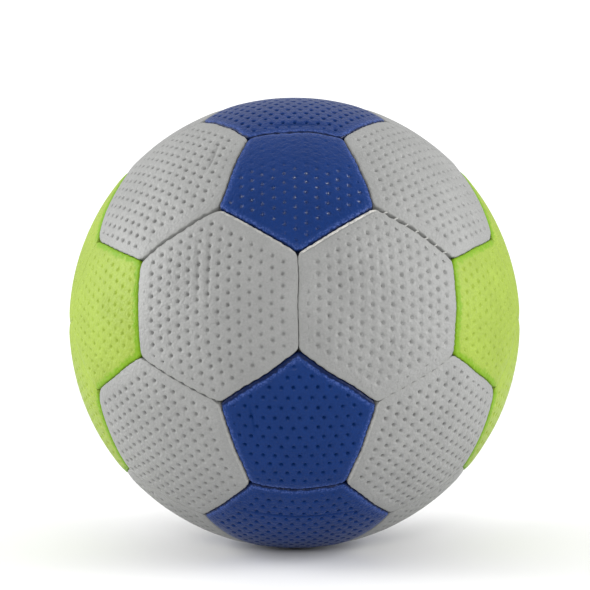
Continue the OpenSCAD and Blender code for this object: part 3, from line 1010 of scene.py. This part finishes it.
def softbox(name, side, height, size, distance, light):
    """A square softbox that faces the ball, from this many degrees to the side of the camera's
    direction and above the floor. Its light is what it adds to a white surface that faces it."""
    data = bpy.data.lights.new(name, "AREA")
    data.shape = "SQUARE"
    data.size = size
    data.energy = light * (math.pi * distance) ** 2
    side, height = math.radians(side), math.radians(height)
    way = Vector((math.sin(side) * math.cos(height), -math.cos(side) * math.cos(height), math.sin(height)))
    box = new_object(name, data)
    box.location = way * distance
    box.rotation_euler = (-way).to_track_quat("-Z", "Y").to_euler()


def build_camera():
    """The camera looks at the ball from the fitted side, and aims just above it."""
    tilt = Matrix.Rotation(CAMERA_TILT, 3, "X")
    yaw = Matrix.Rotation(CAMERA_YAW, 3, "Y")
    roll = Matrix.Rotation(CAMERA_ROLL, 3, "Z")
    seen = roll @ tilt @ yaw
    to_row = Matrix.Rotation(-REST_LEAN, 3, "X") @ Matrix(((1, 0, 0), (0, 0, -1), (0, 1, 0)))
    axes = to_row @ seen.transposed()
    focal = OUTLINE_PIXELS * math.sqrt(CAMERA_REACH**2 - 1)
    aim_down = math.atan((BALL_PIXEL[1] - FRAME_WIDTH / 2) / focal)
    aim_side = math.atan((FRAME_WIDTH / 2 - BALL_PIXEL[0]) / focal)
    data = bpy.data.cameras.new("camera")
    data.sensor_width = SENSOR
    data.lens = focal / FRAME_WIDTH * SENSOR
    data.clip_start, data.clip_end = CLIP_SPAN
    camera = new_object("camera", data)
    distance = CAMERA_REACH * BALL_RADIUS * MM
    turn = axes @ Matrix.Rotation(aim_down, 3, "X") @ Matrix.Rotation(-aim_side, 3, "Y")
    camera.matrix_world = Matrix.Translation(axes.col[2] * distance) @ turn.to_4x4()
    bpy.context.scene.camera = camera


def build_room():
    """Even light from all round, dimmer from the camera's side of the studio."""
    n = Nodes("studio", "worlds", "Background")
    place = n.add("TexCoord").outputs["Generated"]
    share = n.add("VectorMath", {0: place, 1: ROOM_WAY}, operation="DOT_PRODUCT")
    n.set(Color=rgba((1, 1, 1)), Strength=n.ramp(share.outputs["Value"], 0, 1, *ROOM_LIGHT))
    bpy.context.scene.world = n.owner


def build_studio():
    bpy.context.scene.view_settings.view_transform = "Standard"
    build_room()
    floor()
    dome()
    for box in SOFTBOXES:
        softbox(*box)


def build_cover(panels):
    skins = {slot: leather(**settings) for slot, settings in LEATHERS.items()}
    for name, _, _, slot in PANELS:
        build_skin(panels[name], skins[slot])


def build_padding(panels):
    """The foam pads and the linings of all hexagons and of all pentagons, each as one piece."""
    foam_profile = rounded_profile(PAD_SIDE, FOAM_DEPTH, FOAM_THICKNESS, FOAM_ROUND)
    lining_profile = rounded_profile(PAD_SIDE, LINING_DEPTH, LINING_THICKNESS, LINING_ROUND)
    layers = (
        ("foam", "foam_pads", foam_profile, foam(), "foam"),
        ("lining_cloth", "linings", lining_profile, lining(), "lining_fabric"),
    )
    for sides, kind in ((6, "hexagon"), (5, "pentagon")):
        for name, node, profile, material, slot in layers:
            sheet = Sheet()
            for panel in panels.values():
                if panel.sides == sides:
                    add_layer(sheet, panel, profile, PAD_RING, PAD_GRID, PAD_INNER_GRID, ideal=True)
            piece = sheet.make(f"{kind}_{name}", f"{kind}_{node}", material)


def build_stitching(panels):
    material = thread()
    pentagon_seams = [(p, k) for p in panels.values() if p.sides == 5 for k in range(5)]
    hexagon_seams = [
        (p, k)
        for p in panels.values()
        for k, n in enumerate(p.neighbours)
        if p.sides == 6 and SIDES[n] == 6 and p.name < n
    ]
    for kind, seams in (("pentagon", pentagon_seams), ("hexagon", hexagon_seams)):
        sheet = Sheet()
        for panel, k in seams:
            add_seam_thread(sheet, panel, k)
        piece = sheet.make(f"{kind}_seam_stitching", f"{kind}_seam_threads", material, THREAD_SHARP)


def build_rubber_parts(nodes, valve_panel):
    """The bladder, and looks for the patch and the valve, which keep their shapes."""
    bladder = build_bladder(valve_panel, rubber("bladder_rubber"))
    for node, name in (
        ("valve_patch", "patch_rubber"),
        ("valve_housing", "valve_rubber"),
        ("valve_core", "core_rubber"),
    ):
        mesh = nodes[node].data
        mesh.materials.clear()
        mesh.materials.append(rubber(name))


def build_all(frame):
    panels = {name: Panel(name) for name, _, _, _ in PANELS}
    build_cover(panels)
    build_padding(panels)
    build_stitching(panels)
    build_rubber_parts(frame["nodes"], panels[VALVE_PANEL])


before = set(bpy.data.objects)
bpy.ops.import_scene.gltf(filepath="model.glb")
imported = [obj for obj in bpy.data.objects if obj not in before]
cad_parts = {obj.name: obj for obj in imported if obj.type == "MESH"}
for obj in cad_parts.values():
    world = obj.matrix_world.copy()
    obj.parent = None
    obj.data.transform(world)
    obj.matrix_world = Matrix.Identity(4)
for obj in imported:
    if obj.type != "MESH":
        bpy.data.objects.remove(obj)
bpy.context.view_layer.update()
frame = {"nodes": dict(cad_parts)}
build_all(frame)
build_camera()
build_studio()
bpy.context.view_layer.update()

..............................

Return every line above in which the string "this" occurs.

Continue the OpenSCAD and Blender code for this object: part 3, from line 1010 of scene.py. This part finishes it.
    """A square softbox that faces the ball, from this many degrees to the side of the camera's